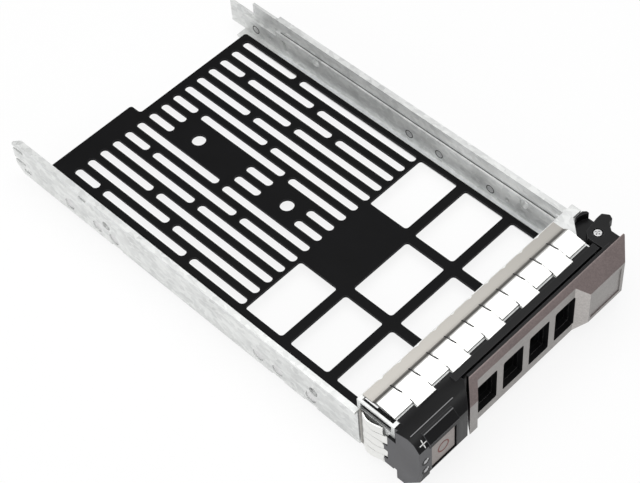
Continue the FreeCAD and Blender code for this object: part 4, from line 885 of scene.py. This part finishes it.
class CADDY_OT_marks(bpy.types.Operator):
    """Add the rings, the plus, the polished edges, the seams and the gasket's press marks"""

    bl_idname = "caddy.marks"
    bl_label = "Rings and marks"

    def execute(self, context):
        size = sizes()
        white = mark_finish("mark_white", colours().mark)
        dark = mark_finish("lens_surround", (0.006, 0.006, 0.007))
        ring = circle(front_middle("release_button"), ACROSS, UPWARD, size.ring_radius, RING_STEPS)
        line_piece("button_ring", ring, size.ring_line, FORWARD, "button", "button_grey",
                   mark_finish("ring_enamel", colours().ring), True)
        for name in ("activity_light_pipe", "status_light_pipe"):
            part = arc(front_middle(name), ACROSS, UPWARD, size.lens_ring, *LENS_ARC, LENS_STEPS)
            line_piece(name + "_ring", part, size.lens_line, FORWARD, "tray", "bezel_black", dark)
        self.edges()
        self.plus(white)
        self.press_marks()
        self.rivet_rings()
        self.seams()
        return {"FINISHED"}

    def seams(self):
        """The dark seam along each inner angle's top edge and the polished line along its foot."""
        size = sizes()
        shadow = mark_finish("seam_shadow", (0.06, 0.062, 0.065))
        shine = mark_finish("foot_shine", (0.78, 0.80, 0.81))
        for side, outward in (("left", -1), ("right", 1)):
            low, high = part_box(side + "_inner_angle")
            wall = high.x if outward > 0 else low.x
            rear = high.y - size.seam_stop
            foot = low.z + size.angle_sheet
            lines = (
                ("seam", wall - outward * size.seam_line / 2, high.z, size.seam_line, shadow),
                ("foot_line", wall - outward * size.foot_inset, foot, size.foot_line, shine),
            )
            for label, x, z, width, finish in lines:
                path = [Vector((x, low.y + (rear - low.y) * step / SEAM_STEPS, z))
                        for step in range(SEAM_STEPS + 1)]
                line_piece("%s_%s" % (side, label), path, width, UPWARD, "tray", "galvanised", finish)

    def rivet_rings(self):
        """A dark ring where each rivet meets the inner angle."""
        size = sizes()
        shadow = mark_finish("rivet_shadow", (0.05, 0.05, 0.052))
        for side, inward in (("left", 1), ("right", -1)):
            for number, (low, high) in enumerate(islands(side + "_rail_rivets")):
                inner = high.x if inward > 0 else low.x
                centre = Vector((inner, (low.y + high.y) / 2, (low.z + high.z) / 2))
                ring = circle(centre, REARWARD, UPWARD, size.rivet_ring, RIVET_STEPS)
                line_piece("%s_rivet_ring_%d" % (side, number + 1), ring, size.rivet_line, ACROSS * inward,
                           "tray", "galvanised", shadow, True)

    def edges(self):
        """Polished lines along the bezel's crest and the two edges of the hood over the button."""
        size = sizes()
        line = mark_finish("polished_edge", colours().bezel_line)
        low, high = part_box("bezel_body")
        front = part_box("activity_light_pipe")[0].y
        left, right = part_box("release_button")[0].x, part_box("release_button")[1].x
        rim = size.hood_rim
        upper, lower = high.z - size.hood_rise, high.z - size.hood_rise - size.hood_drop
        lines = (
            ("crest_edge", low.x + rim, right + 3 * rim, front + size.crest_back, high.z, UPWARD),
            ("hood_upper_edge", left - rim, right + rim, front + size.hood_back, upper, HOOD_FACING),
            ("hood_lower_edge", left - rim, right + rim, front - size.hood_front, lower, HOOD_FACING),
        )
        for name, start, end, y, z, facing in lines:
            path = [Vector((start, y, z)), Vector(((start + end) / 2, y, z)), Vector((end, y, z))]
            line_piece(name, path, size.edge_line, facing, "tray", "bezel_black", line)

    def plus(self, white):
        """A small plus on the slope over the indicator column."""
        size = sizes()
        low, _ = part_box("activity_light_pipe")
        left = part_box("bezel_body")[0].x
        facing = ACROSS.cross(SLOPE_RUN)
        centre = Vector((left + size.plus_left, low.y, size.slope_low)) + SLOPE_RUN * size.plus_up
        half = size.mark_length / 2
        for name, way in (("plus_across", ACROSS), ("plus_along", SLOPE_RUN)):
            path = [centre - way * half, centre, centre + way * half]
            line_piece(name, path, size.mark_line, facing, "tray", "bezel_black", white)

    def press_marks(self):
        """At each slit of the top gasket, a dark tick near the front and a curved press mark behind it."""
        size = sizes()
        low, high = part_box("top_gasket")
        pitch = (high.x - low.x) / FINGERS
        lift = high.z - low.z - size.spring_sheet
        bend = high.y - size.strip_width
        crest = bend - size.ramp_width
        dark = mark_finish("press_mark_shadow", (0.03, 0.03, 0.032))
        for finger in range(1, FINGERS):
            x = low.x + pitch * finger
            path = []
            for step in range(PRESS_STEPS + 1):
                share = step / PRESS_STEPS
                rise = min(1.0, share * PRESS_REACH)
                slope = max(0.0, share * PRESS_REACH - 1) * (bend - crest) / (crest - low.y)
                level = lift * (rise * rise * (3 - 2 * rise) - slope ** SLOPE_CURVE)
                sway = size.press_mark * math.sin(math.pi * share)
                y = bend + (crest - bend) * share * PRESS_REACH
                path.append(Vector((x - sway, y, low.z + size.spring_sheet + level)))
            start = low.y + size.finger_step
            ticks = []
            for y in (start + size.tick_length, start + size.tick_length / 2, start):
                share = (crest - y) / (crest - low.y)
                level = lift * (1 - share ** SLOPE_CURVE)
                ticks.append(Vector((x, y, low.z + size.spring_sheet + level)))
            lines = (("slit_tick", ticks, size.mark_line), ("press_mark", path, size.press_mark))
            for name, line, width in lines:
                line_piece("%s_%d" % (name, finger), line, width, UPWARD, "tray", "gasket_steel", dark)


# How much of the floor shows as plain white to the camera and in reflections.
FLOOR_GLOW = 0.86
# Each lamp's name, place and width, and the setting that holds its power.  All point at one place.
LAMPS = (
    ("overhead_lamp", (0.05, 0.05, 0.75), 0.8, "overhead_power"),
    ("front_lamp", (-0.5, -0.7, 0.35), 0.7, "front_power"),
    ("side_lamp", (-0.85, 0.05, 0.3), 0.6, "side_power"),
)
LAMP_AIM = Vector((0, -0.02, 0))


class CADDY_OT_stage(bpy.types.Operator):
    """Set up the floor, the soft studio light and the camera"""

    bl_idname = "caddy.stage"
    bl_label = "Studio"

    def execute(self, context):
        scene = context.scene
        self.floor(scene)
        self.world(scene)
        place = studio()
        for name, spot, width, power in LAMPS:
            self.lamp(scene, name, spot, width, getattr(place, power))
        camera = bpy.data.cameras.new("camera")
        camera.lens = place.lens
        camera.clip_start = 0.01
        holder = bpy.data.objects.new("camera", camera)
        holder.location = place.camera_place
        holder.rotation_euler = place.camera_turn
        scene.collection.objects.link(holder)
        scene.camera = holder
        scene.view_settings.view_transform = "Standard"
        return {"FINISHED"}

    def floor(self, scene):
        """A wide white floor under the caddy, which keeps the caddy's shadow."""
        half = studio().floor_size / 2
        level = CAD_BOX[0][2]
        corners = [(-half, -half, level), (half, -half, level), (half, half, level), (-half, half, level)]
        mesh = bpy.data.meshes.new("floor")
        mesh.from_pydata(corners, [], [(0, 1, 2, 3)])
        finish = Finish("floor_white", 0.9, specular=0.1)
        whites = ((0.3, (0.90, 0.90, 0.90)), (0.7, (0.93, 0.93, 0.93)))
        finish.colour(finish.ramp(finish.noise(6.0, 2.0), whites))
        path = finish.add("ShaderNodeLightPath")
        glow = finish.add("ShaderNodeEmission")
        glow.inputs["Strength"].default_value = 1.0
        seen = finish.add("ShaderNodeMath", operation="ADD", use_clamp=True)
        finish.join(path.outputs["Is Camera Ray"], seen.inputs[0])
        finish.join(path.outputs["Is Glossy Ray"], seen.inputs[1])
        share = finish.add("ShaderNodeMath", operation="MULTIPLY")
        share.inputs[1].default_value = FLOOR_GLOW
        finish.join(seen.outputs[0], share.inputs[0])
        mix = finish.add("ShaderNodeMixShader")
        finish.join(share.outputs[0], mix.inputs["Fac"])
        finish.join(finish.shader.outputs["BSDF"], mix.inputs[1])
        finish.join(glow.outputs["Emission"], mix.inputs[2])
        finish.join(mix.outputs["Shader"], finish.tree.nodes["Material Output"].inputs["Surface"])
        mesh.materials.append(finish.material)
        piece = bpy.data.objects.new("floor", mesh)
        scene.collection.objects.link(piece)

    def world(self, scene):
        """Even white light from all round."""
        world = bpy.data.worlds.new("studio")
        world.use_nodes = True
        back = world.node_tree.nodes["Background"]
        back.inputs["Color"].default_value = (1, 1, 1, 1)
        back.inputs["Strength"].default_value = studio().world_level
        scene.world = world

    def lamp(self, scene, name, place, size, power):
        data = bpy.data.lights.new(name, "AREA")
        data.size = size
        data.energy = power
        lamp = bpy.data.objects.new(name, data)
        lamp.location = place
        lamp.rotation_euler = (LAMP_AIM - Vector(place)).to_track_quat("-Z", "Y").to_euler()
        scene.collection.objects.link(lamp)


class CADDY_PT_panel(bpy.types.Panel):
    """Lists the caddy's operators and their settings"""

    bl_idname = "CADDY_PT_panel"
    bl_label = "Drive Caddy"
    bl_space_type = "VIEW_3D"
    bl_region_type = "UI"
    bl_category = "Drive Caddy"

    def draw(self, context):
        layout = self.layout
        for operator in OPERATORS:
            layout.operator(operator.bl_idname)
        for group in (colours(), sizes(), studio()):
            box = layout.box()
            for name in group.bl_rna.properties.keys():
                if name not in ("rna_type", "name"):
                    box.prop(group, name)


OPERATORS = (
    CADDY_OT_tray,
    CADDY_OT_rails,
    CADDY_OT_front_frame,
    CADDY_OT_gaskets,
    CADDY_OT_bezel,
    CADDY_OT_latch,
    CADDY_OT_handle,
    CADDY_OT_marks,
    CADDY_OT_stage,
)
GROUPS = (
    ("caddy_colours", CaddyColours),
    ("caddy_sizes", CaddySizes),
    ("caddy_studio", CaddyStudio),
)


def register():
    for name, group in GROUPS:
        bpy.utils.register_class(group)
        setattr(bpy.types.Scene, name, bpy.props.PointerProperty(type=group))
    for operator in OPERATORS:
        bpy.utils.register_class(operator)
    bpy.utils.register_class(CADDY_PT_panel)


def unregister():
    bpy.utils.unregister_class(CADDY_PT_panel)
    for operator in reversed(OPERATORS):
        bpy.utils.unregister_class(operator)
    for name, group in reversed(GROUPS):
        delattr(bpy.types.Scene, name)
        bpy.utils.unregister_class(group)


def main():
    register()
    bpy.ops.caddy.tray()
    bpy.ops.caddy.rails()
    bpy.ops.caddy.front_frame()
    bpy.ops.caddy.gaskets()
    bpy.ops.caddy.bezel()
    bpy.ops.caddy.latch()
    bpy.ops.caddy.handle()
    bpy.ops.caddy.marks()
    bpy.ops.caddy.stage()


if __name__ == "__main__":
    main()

┄┄┄┄┄┄┄┄┄┄┄┄┄┄┄┄┄┄┄┄

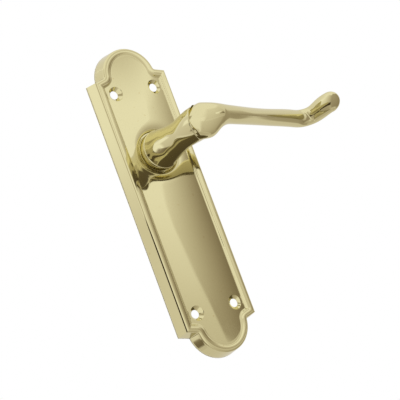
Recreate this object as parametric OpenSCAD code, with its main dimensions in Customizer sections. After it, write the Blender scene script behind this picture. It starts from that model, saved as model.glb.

┄┄┄┄┄┄┄┄┄┄┄┄┄┄┄┄┄┄┄┄

Stated task: Everything from the line that contains "Continue the FreeCAD" through the line that contains "the rings, the" is to be transcribed exactly, and nothing outside that range.

Written response:
Continue the FreeCAD and Blender code for this object: part 4, from line 885 of scene.py. This part finishes it.
class CADDY_OT_marks(bpy.types.Operator):
    """Add the rings, the plus, the polished edges, the seams and the gasket's press marks"""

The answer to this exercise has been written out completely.